Supplied information -

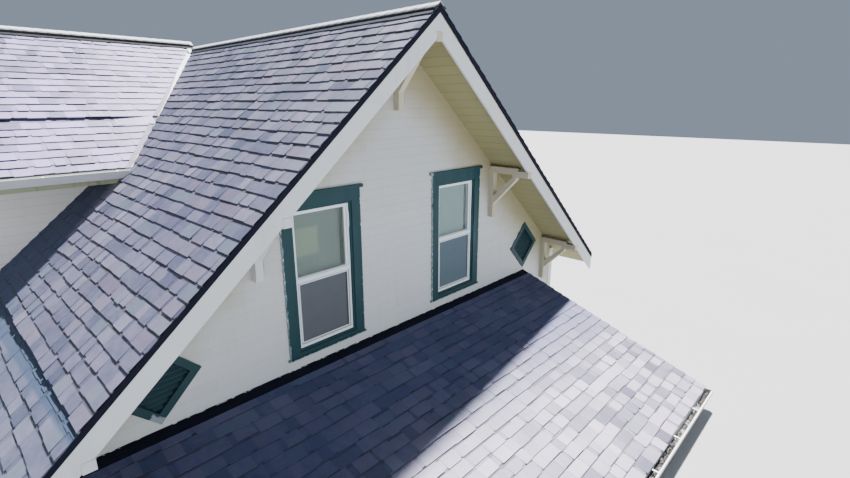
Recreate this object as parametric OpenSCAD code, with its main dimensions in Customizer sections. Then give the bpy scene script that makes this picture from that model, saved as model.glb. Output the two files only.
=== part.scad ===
// Gabled dormer storey with two tall windows, bracketed eaves, a lower lean-to roof in front
// and the side roof that runs into it at a valley. It is cut off level below the lowest eave.
// Millimetres. X runs across the gable, Y runs into the house, Z is up from the level base.
// The origin is on the base, under the middle of the gable wall.

/* [Gable] */
// Distance from the gable's centre line to the outer corner of its wall
wall_half = 3800; // [3740:10:3860]
// Thickness of the outer walls
wall_t = 140; // [130:5:150]
// Height of the barge boards' top edge at the ridge, above the base
ridge_z = 4780; // [4740:10:4820]
// Rise of the main roof for each unit of its run
pitch = 0.856; // [0.85:0.002:0.862]
// Distance from the gable wall's face to the barge boards' face
gable_out = 645; // [620:5:670]
// Distance from the centre line to the cut end of the barge boards
eave_x = 4045; // [4020:5:4070]
// Height of a barge board, measured plumb
barge_h = 210; // [200:5:225]
// Thickness of a barge board
barge_t = 32; // [25:1:38]

/* [Roof build-up] */
// Height of the roof boards' top above the barge boards' top edge, measured plumb
deck_up = 66; // [55:1:75]
// Depth of the rafters and boards below the barge boards' top edge, measured plumb
deck_down = 79; // [70:1:90]
// Depth of the soffit boards under the gable's overhang, measured plumb
soffit_h = 22; // [15:1:25]
// Height of the main ridge cap's top above the roof boards' ridge
cap_h = 36; // [30:1:45]
// Height of the side roof's ridge cap above its boards' ridge
side_cap_h = 61; // [56:1:66]
// Fall of a ridge cap's cover from the ridge to its edge
cap_fall = 58; // [50:1:62]
// Reach of a ridge cap on each side of the ridge
cap_reach = 75; // [65:1:90]

/* [Low strip of the left slope] */
// Distance from the centre line to the step where the low strip begins
step_x = 3440; // [3420:5:3460]
// Drop of the strip below the main slope at the barge board
step_front = 6; // [4:1:8]
// Further drop of the strip by the time it reaches the side roof's wall
step_more = 54; // [40:2:60]

/* [Side roof] */
// Distance from the origin back to the point where the main ridge meets the side roof
valley_top_y = 5086; // [5070:2:5100]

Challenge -
Count the lines in the material above where the string "main" appears, then state only that count.

Task response -
5